Sometimes, brutal honesty hurts. The woman held back her real feelings for a while, thanking her DIL at the time of the gift and saying nothing negative.

It was only when the DIL pressed repeatedly that she gave a direct answer, which suggests she was not looking for a confrontation in the first place.

Still, telling someone their artwork is not liked is a harder message to receive than most. The DIL had invested real time and care into the painting, and finding out it had been sitting in a garage rather than on a wall likely felt like a rejection of more than just the art.

The situation raises a fair question on when honesty is genuinely kind and when it lands as something that stings, regardless of intent.

A Gift Does Not Come With Hanging Rights

Many Reddit commenters pointed out a principle worth sitting with. Once a gift is given, the giver loses the right to decide what the recipient does with it, and that applies to store-bought items, handmade ones, and everything in between.

A gift is an offering, not a contract with terms attached.

The woman expressed the same view in her post, stating that if she gave someone art she had spent months on, she would not expect them to display it in their home if they did not like it.

That position reflects a reasonable understanding of how gifts work. The act of giving should not come attached to conditions on how or where the item ends up.

Homemade Gifts and the Pressure to Perform Gratitude

Handmade and artistic gifts often carry a layer of unspoken expectation that other gifts do not. Because the creator put personal effort into the work, there is frequently an assumption that the recipient should feel a stronger obligation to honor it.

That assumption can put the recipient in an unfair position before they have even said a word.

Gratitude and display are two different things. A person can genuinely appreciate that someone spent hours making something for them and still not want to look at it every day in their own home.

Thanking someone for a gift is a reasonable and kind response, but hanging something on a wall out of obligation is a very different ask. Conflating the two is where much of the tension in this story comes from.

When the Son Got Involved

The son’s response added another layer to the situation. He called his mother, expressed his frustration, and told her she needed to apologize and hang the painting because his wife had been crying and had spent hours making it.

His reaction is understandable from a protective standpoint, as no one wants to see their spouse hurt. Still, demanding that a parent redecorate their own home is a significant thing to ask.

The woman stood firm, and the disagreement turned into a full argument. Her position throughout was consistent. She thanked her DIL at the time, stored the painting rather than throwing it out, and only gave an honest answer when directly and repeatedly asked.

The argument with her son showed how quickly a disagreement over a painting can become a disagreement over respect, loyalty, and where family boundaries actually sit.

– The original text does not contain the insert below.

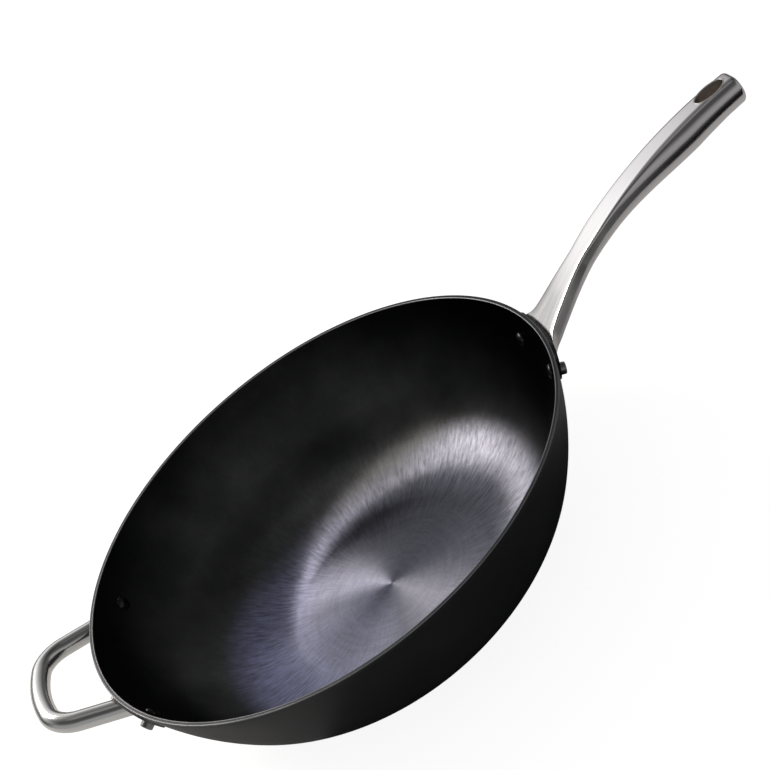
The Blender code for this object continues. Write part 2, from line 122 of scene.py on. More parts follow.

When a Gift Becomes a Grievance

This story from Reddit ended without a clear resolution, and that is probably the most realistic part of it. Difficult family dynamics and disagreements rarely have a clean finish, and both sides carry feelings that make sense given their position.

The woman’s stance is logically sound. A home belongs to the people living in it, and no gift-giver, regardless of the effort put in, gets a say in how the recipient’s walls are decorated.

What the situation leaves behind is a more human question on how families navigate differences in taste and the quiet hurt that can follow when a heartfelt gesture does not land the way it was intended.